Liftoff from the Kennedy Space Center is set for 7:39 a.m. PDT. The 12-day mission will deliver supplies to the International Space Station and test post-Columbia safety equipment.

On Monday, NASA declared the ship ready to go. Forecasters predicted a 60 percent chance of favorable weather. First lady Laura Bush and other dignitaries were expected to attend.

Former astronaut Winston Scott noted that shuttle components are routinely tested as the countdown ticks toward zero, but it is highly unusual for engineers still to be dealing with an unexplained problem as liftoff approaches.

Nevertheless, given the circumstances, he endorsed the plan.

“I would feel confident strapping into the orbiter knowing these tests are going on,” said Scott, who flew in space twice and now runs the Florida Space Authority. “I think this is a good course of action.”

At issue is a fuel sensor that monitors liquid hydrogen in Discovery’s external fuel tank.

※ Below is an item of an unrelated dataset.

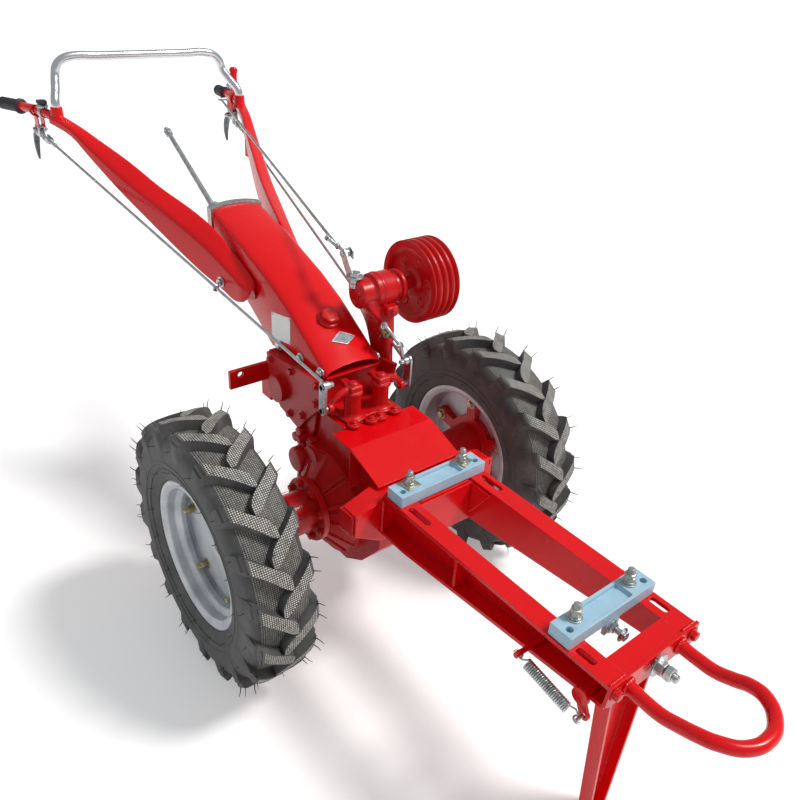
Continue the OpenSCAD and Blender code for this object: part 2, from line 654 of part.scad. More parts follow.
module front_crossmember() color(red) placed() difference() {
  union() {
    block(frame_x - 40, frame_x, -rail_in, rail_in, rail_z - 7, rail_z);
    block(frame_x - 7, frame_x, -rail_in, rail_in, rail_z - rail_shallow, rail_z - 7);
  }
  along_x(0, rail_z - 17, frame_x - 8, frame_x + 1, 8.1);
}
module front_plate() color(red) placed() {
  y = rail_out + 2;
  difference() {
    end_plate([[-y, rail_z + 3], [y, rail_z + 3], [y + 6, rail_z - 36], [y - 6, rail_z - 44],
      [-y + 6, rail_z - 44], [-y - 6, rail_z - 36]], frame_x, frame_x + 6);
    along_x(0, rail_z - 17, frame_x - 1, frame_x + 7, 8.1);
  }
  color(zinc) for (s = [-1, 1]) hex_x(s * (rail_out - 12), rail_z - 16, frame_x + 6, 9, 17);
}

tab_t = 8;
tab_z = rail_z - 13;
tab_bolt_r = 6;
module engine_mount_plate(x, has_tab = false) color("#9cc6dd") difference() {
  y = rail_out - 3;
  front = x + mount_w / 2;
  union() {
    block(x - mount_w / 2, front, -y, y, rail_z, rail_z + mount_t);
    if (has_tab) block(front - tab_t, front, -16, 20, tab_z - 14, rail_z + 1);
  }
  if (has_tab) along_x(0, tab_z, front - tab_t - 1, front + 1, tab_bolt_r + 0.05);
  block(x - mount_w / 2 + 7, x + mount_w / 2 - 7, -y + 44, y - 44,
    rail_z + mount_t - 6, rail_z + mount_t + 1);
  for (s = [-1, 1]) along_z(x + 6, s * 97, rail_z - 1, rail_z + mount_t + 1, mount_hole / 2);
}
stud_y = 71;
module mount_studs() color(zinc) placed() for (x = [mount_rear_x - 6, mount_front_x - 6]) for (s = [-1, 1]) {
  z = rail_z + mount_t;
  along_z(x, s * stud_y, z + 3, z + 46, 6.5);
  block(x - 19, x + 19, s * stud_y - 19, s * stud_y + 19, z, z + 4);
  hex_z(x, s * stud_y, z + 4, 11, 19);
  hex_z(x, s * stud_y, z + 15, 9, 19);
}

module guard_plate() color(red) placed() {
  side_plate([[37, 533], [101, 532], [203, 496], [203, 500.5], [102, 536.5], [37, 537.5]], -110, 110);
  for (s = [-1, 1]) on_side(s) block(96, 100, 80.2, 108, 430, 532.5);
}

loop_bar_r = loop_bar / 2;
loop_z = rail_z - 16;
module front_loop() color(red) placed() {
  x0 = frame_x + 6;
  r = loop_w / 2 - 8;
  xc = x0 + loop_l - r;
  half = [[x0, loop_w / 2 - 23, loop_z - 6], [x0 + 18, loop_w / 2 - 23, loop_z - 6],
    [x0 + 44, loop_w / 2 - 6, loop_z - 4], [x0 + 80, loop_w / 2, loop_z + 6]];
  curve = arc([xc, 0, loop_z + 20], r, [1, 0, 0], [0, 1, 0], 80, -80, 10);
  bar(concat(half, curve, [for (i = [len(half) - 1:-1:0]) [half[i][0], -half[i][1], half[i][2]]]),
    loop_bar_r, 12);
}

module tension_screw() color(zinc) placed() {
  along_x(0, rail_z - 17, frame_x - 12, frame_x + 50, 8);
  for (x = [frame_x + 6, frame_x + 20]) hex_x(0, rail_z - 17, x, 12, 24);
  // the bolt in the front mounting plate's tab
  tab_x = mount_front_x + mount_w / 2;
  along_x(0, tab_z, tab_x - tab_t - 14, tab_x + 24, tab_bolt_r);
  hex_x(0, tab_z, tab_x + 24, 9, 17);
  hex_x(0, tab_z, tab_x + 0.1, 9, 17);
}

// ---- parking stand ----

stand_x = 760;
stand_z = rail_z - 46;
stand_shaft_r = 9;
spring_x = 640;
spring_z = rail_z - 52;
ear_x = stand_x + 14;
ear_z = stand_z - 29;
spring_y = rail_out + 12;
module parking_stand() color(red) placed() {
  // the leg is a folded channel that runs down to a foot pad
  foot_x = stand_x + stand_lean;
  w = stand_w / 2;
  pad_z = ground_z + 7.9;
  difference() {
    union() {
      for (s = [-1, 1]) on_side(s)
        loft([[[stand_x - 14, w - 6, stand_z + 14], [stand_x - 14, w, stand_z + 14],
          [stand_x + 14, w, stand_z + 14], [stand_x + 14, w - 6, stand_z + 14]],
          [[foot_x - 16, 18, pad_z], [foot_x - 16, 24, pad_z], [foot_x + 10, 24, pad_z],
            [foot_x + 10, 18, pad_z]]]);
      loft([[[stand_x - 14, -w + 2, stand_z - 12], [stand_x - 14, w - 2, stand_z - 12],
        [stand_x - 8, w - 2, stand_z - 12], [stand_x - 8, -w + 2, stand_z - 12]],
        [[foot_x - 16, -22, pad_z], [foot_x - 16, 22, pad_z], [foot_x - 10, 22, pad_z],
          [foot_x - 10, -22, pad_z]]]);
      block(foot_x - 22, foot_x + 24, -32, 32, ground_z, pad_z + 0.1);
    }
    along_y(stand_x, stand_z, -stand_w, stand_w, stand_shaft_r + 0.05);
  }
}
module stand_shaft() color(red) placed() {
  along_y(stand_x, stand_z, -spring_y - 4, rail_in + 14, stand_shaft_r);
  // the ear that the spring hooks on
  difference() {
    union() {
      along_y(stand_x, stand_z, -spring_y - 4, -spring_y + 2, 16);
      along_y(ear_x, ear_z, -spring_y - 4, -spring_y + 2, 10);
      translate([stand_x, 0, stand_z]) rotate([0, -atan2(ear_z - stand_z, ear_x - stand_x), 0])
        block(0, norm([ear_x - stand_x, ear_z - stand_z]), -spring_y - 4, -spring_y + 2, -9, 9);
    }
    along_y(ear_x, ear_z, -spring_y - 5, -spring_y + 3, 5);
  }
}
// the spring lies outside the ear, so that the ear swings past it
module stand_spring() color(zinc) placed() {
  y = -spring_y - 17;
  d = unit([ear_x - spring_x, 0, ear_z - spring_z]);
  a = [spring_x, y, spring_z] + 5.1 * d;
  b = [ear_x, y, ear_z];
  bar([a, a + 14 * d], 3, 8);
  bar([a + 14 * d, b - 22 * d], 10, 12);
  bar([b - 22 * d, b - 2 * d], 2.5, 8);
  along_y(ear_x, ear_z, y - 2, -spring_y - 4.5, 3);
}

module tow_bracket() color(red) placed() {
  difference() {
    block(-306, -296, -178, 178, 504, 551);
    for (s = [-1, 1]) along_x(s * 150, 537, -307, -295, 8);
  }
  for (y = [-60, 52])
    side_plate([[-296, 500], [-296, 551], [-252.6, 551], [-252.4, 548], [-222.6, 500]], y, y + 8);
  block(-340, -296, -70, 70, 470, 480);
  for (y = [-70, 62])
    side_plate([[-340, 470], [-340, 440], [-296, 440], [-296, 504], [-306, 504]], y, y + 8);
}

// ---- the sub-parts ----

module placed() {
  translate([shift_x, 0, -ground_z]) children();
}
module tyre_right() placed() tyre(-1);
module tyre_left() placed() tyre(1);
module rim_right() placed() rim(-1);
module rim_left() placed() rim(1);
module axle_shaft_right() placed() axle_shaft(-1);
module axle_shaft_left() placed() axle_shaft(1);
module wheel_bolts_right() placed() wheel_bolts(-1);
module wheel_bolts_left() placed() wheel_bolts(1);
module wheel_hub_right() placed() wheel_hub(-1);
module wheel_hub_left() placed() wheel_hub(1);
module handle_arm_right() placed() handle_arm(-1);
module handle_arm_left() placed() handle_arm(1);
module handle_grip_right() placed() handle_grip(-1);
module handle_grip_left() placed() handle_grip(1);
module steering_lever_right() placed() steering_lever(-1);
module steering_lever_left() placed() steering_lever(1);
module steering_rod_right() placed() steering_rod(-1);
module steering_rod_left() placed() steering_rod(1);
module steering_link_right() placed() steering_link(-1);
module steering_link_left() placed() steering_link(1);
module frame_rail_right() placed() frame_rail(-1);
module frame_rail_left() placed() frame_rail(1);
module mount_plate_rear() placed() engine_mount_plate(mount_rear_x);
module mount_plate_front() placed() engine_mount_plate(mount_front_x, true);

tyre_right();
tyre_left();
rim_right();
rim_left();
wheel_hub_right();
wheel_hub_left();
wheel_bolts_right();
wheel_bolts_left();
final_drive_case();
axle_shaft_right();
axle_shaft_left();
gearbox_case();
gearbox_side_covers();
steering_turrets();
handlebar_hood();
hood_rear_cover();
data_plate();
filler_plug();
gear_lever();
handle_arm_right();
handle_arm_left();
handle_grip_right();
handle_grip_left();
cross_tube();
steering_lever_right();
steering_lever_left();
steering_rod_right();
steering_rod_left();
steering_link_right();
steering_link_left();
clutch_lever();
clutch_rods();
throttle_lever();
clutch_housing();
clutch_bellcrank();
clutch_pulley();
frame_rail_right();
frame_rail_left();
frame_cross_plate();
frame_bolster();
front_crossmember();
front_plate();
mount_plate_rear();
mount_plate_front();
mount_studs();
guard_plate();
front_loop();
tension_screw();
parking_stand();
stand_shaft();
stand_spring();
tow_bracket();
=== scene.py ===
"""Looks for a walk-behind tractor chassis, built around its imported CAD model. Metres, +X forward, +Z up."""
import math
import random
from functools import partial

import bpy
from mathutils import Matrix, Vector


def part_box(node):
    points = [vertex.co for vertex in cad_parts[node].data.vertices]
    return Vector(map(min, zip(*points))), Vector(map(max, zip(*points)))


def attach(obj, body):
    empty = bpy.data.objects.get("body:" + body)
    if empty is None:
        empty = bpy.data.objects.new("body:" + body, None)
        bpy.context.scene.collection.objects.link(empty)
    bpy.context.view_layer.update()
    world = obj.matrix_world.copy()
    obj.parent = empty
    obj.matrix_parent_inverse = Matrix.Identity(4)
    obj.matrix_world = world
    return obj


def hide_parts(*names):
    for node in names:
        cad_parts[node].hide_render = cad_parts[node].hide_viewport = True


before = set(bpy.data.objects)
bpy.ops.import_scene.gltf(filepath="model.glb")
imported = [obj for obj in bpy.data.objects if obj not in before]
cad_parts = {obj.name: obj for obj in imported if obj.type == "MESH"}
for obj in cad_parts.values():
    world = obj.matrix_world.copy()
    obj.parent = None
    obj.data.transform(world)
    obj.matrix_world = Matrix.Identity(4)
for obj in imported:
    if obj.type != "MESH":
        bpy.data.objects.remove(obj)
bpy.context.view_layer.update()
bpy.ops.object.select_all(action="DESELECT")

MM = 0.001
AHEAD, ACROSS, UP = Vector((1, 0, 0)), Vector((0, 1, 0)), Vector((0, 0, 1))
SIDES = {-1: "right", 1: "left"}

# ---- places ----

tyre_low, tyre_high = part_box("tyre_right")
AXLE_X, wheel_y, AXLE_Z = (tyre_low + tyre_high) / 2
WHEEL_Y = abs(wheel_y)
TYRE_R = AXLE_Z


def at(x, y, z):
    """A point given in millimetres ahead of the axle, to the left and above the axle."""
    return Vector((AXLE_X + x * MM, y * MM, AXLE_Z + z * MM))


def path(*points, side=1):
    """Points that are drawn on the left, on one side of the machine."""
    return [at(x, side * y, z) for x, y, z in points]


def polar(x, y, z, radius, degrees):
    """A point on a circle that faces sideways."""
    angle = math.radians(degrees)
    return at(x + radius * math.cos(angle), y, z + radius * math.sin(angle))


def circle(x, y, z, radius):
    """A closed route round a circle that faces forward."""
    angles = [k * math.pi / 8 for k in range(17)]
    return [at(x, y + radius * math.cos(a), z + radius * math.sin(a)) for a in angles]


# ---- nodes and colours ----

def linear(hex_colour):
    """An sRGB hex colour as the linear colour that Blender's sockets take."""
    shares = [int(hex_colour[i:i + 2], 16) / 255 for i in (1, 3, 5)]
    return tuple(c / 12.92 if c <= 0.04045 else ((c + 0.055) / 1.055) ** 2.4 for c in shares) + (1.0,)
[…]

A still-unexplained fault in the sensor or its wiring forced NASA to scrub the first launch attempt. The same problem occurred during a fueling test in April.

Four sensors help make sure that the shuttle’s three main engines don’t cut off prematurely or too late. Either of those events could trigger another fatal accident.

A different problem with the external fuel tank – insulating foam that ripped off and punched a hole in the left wing – caused the Columbia accident in February 2003. All seven astronauts died.

In the wake of Discovery’s scrubbed launch and after unsuccessful study by hundreds of engineers, mission managers decided to switch a few wires, rework three grounding connections, take their tests to the next level by fueling the tank, hope for the best and give it a try today.

NASA flight rules require all four sensors to operate properly, but mission managers said they might permit launch if one sensor fails again and everything else seems fine.

Asked Monday about the propriety of conducting the first post-Columbia mission aboard a ship that might still harbor an unresolved defect, Nickolenko said: “I think that we’ve done an extensive degree of troubleshooting and analysis. … We fully expect that it should work as designed.”